Hoshino Resorts REIT Inc. will invest in Hoshino’s three hotel brands, which are currently located only in Japan, after raising 10.2 billion yen ($103 million) in an initial public offering. The REIT will buy six hotels for 15 billion yen from the company, Hoshino said.
The REIT jumped 15 percent to 589,000 yen at the close of trading in Tokyo from the 510,000 yen IPO price.
Hoshino said that shifting ownership of the hotels to the REIT will allow him to focus on managing the properties as the company expands, including opening hotels overseas. Hoshino Resort will use the IPO proceeds to upgrade its computer system, strengthen its brand and hiring, the president said.
Hoshino Resort manages 30 hotels across Japan under its Hoshinoya, Kai and Resonare brands. The company is based in Karuizawa in Nagano prefecture, west of Tokyo, known as a summer retreat for Tokyoites similar to the Hamptons on Long Island in the U.S.
Hoshino said he wants to work with hotel owners and investors to open hotels abroad. The company plans to open its first resort outside of Japan, in Bali next year, and is also scheduled to open its first hotel in a city in 2016, in Tokyo’s Otemachi business district, said Hoshino, who inherited the business from his father in 1991. Both will be under the Hoshinoya brand.
The REIT will eventually own assets including the Hoshinoya, the high-end brand that charges as much as 120,000 yen per person a night, the Kai brand that operates Japanese style hot-spring inns known as ryokans, and Resonare resorts that target families, Hoshino said.
The trust is targeting investors seeking to profit from the growth of Japan’s tourism market, Hoshino said.
The government has set a target to attract 18 million visitors to Japan a year by 2016 from 8.37 million in 2012, according to Japan National Tourism Organization. The yen’s 12 percent decline this year versus the dollar has helped boost the number of visitors to Japan by 31 percent in May, it said.
“The tourism industry is one of the few industries that is growing in Japan,” Hoshino said. “It’s very important to create such opportunity, so more and more people will have interest in this industry.”
The hotel market accounted for about 70 percent of the 22.4 trillion yen in total spending on tourism in 2011, according to the Japan Tourism Agency.
The average daily rate for hotels in Tokyo rose 7.6 percent to 15,751 yen ($159) in May from a year earlier, according to data compiled by STR Global, a London-based hotel industry researcher. That compared with $275.97 in New York, $214.80 in London and $210.06 in Hong Kong for the same month, it said.
Hoshino group, which has 3,070 employees, plans to expand its Kai brand by acquiring ryokans struggling to survive, Hoshino said. The company plans to increase the number of Kai ryokans to 12 next year from nine and has a goal of boosting the total to 30 “as soon as possible,” he said.

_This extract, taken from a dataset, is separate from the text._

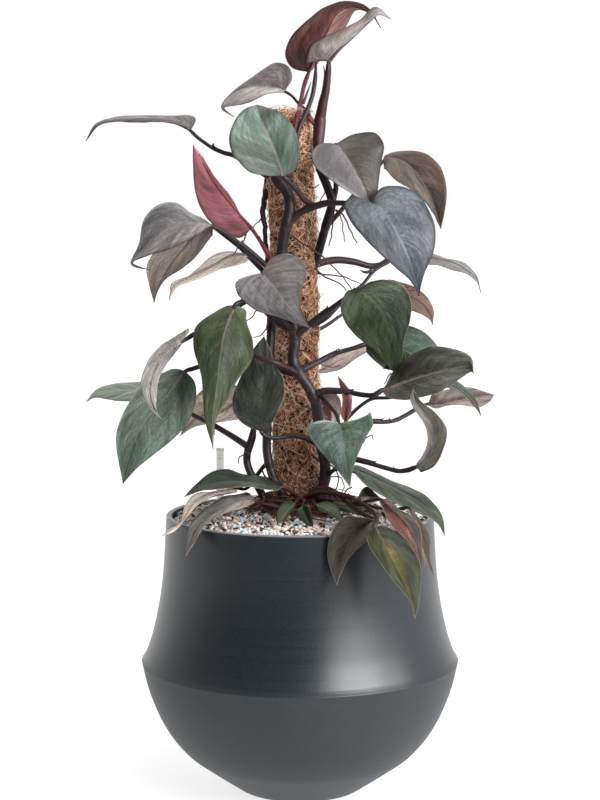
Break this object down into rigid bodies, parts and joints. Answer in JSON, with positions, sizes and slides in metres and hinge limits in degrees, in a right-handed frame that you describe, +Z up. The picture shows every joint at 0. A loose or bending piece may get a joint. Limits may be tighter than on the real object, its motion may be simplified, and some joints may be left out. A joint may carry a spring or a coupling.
{
  "type": "potted climbing philodendron",
  "caption": "Climbing philodendron with heart-shaped dark red and grey-green leaves, tied to a leaning coir pole in a round shouldered metal planter with a gravel top layer and a water gauge.",
  "frame": {"origin": "centre of the planter's foot, on the floor", "axes": "+Z up along the planter's axis; -Y is the front of the plant, towards the viewer of the picture; +X is to that viewer's right"},
  "size_m": [0.46, 0.3822, 0.8555],
  "materials": {
    "coir": "shaggy brown coconut fibre",
    "gauge_cap": "smooth white plastic",
    "gauge_clear": "translucent white plastic with a small yellow mark",
    "gravel": "mixed cream pumice, dark brown lava and pale blue-grey zeolite grains",
    "leaf_blue": "satin blue-grey upper face",
    "leaf_brown": "satin brown-grey underside",
    "leaf_dark": "dark grey-green",
    "leaf_green": "satin olive green with paler midrib",
    "leaf_grey": "satin grey-green upper face, brownish underside",
    "leaf_pale": "pale pinkish underside",
    "leaf_red": "satin dark red underside",
    "leaf_small": "fresh green young leaf",
    "leaf_young": "satin rose-red young leaf",
    "planter_metal": "satin anthracite, finely brushed upper band over a matt bowl",
    "soil": "dark crumbly potting soil",
    "stake_wood": "plain sawn wood",
    "stem": "smooth satin aubergine-black bark with leaf scars"
  },
  "bodies": {
    "root": {"planter": "planter_metal", "root_ball": "soil", "gravel_layer": "gravel", "pole_stake": "stake_wood", "pole_coir": "coir", "gauge_tube": "gauge_clear", "gauge_cap": "gauge_cap", "stem_main": "stem", "stem_right": "stem", "stem_left": "stem", "stem_low_left": "stem", "leaf_01": "leaf_red", "leaf_02": "leaf_grey", "leaf_03": "leaf_grey", "leaf_04": "leaf_grey", "leaf_05": "leaf_green", "leaf_06": "leaf_young", "leaf_07": "leaf_grey", "leaf_08": "leaf_brown", "leaf_09": "leaf_pale", "leaf_10": "leaf_grey", "leaf_11": "leaf_brown", "leaf_12": "leaf_blue", "leaf_13": "leaf_pale", "leaf_14": "leaf_brown", "leaf_15": "leaf_grey", "leaf_16": "leaf_green", "leaf_17": "leaf_green", "leaf_18": "leaf_pale", "leaf_19": "leaf_green", "leaf_20": "leaf_green", "leaf_21": "leaf_green", "leaf_22": "leaf_dark", "leaf_23": "leaf_brown", "leaf_24": "leaf_dark", "leaf_25": "leaf_green", "leaf_26": "leaf_green", "leaf_27": "leaf_pale", "leaf_28": "leaf_green", "leaf_29": "leaf_young", "leaf_30": "leaf_pale", "leaf_31": "leaf_brown", "leaf_32": "leaf_green", "leaf_33": "leaf_pale", "leaf_34": "leaf_green", "leaf_35": "leaf_green", "leaf_36": "leaf_dark", "leaf_37": "leaf_green", "leaf_38": "leaf_young", "leaf_39": "leaf_brown", "leaf_40": "leaf_dark", "leaf_41": "leaf_green", "leaf_42": "leaf_green", "leaf_43": "leaf_green", "leaf_44": "leaf_green", "leaf_45": "leaf_green", "leaf_46": "leaf_green", "leaf_47": "leaf_green", "base_shoot": "leaf_small"}
  },
  "joints": []
}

In 2001, Hoshino acquired a hotel in Yatsugatake in Yamanashi prefecture, west of Tokyo, from a unit of Mycal Corp., a retailer that went bankrupt, through the Development Bank of Japan.
Hoshino Resort increased the occupancy rate for that hotel to 80 percent by November 2012 from 44 percent 10 years earlier, the president said.
Hotels managed by Hoshino group generated about 32 billion yen in revenue last year, he said.
“My goal is to provide a Japanese-culture oriented hospitality company,” said Hoshino. “Japanese culture is well known for its friendliness and hospitality. Wouldn’t it be great to utilize our strength?”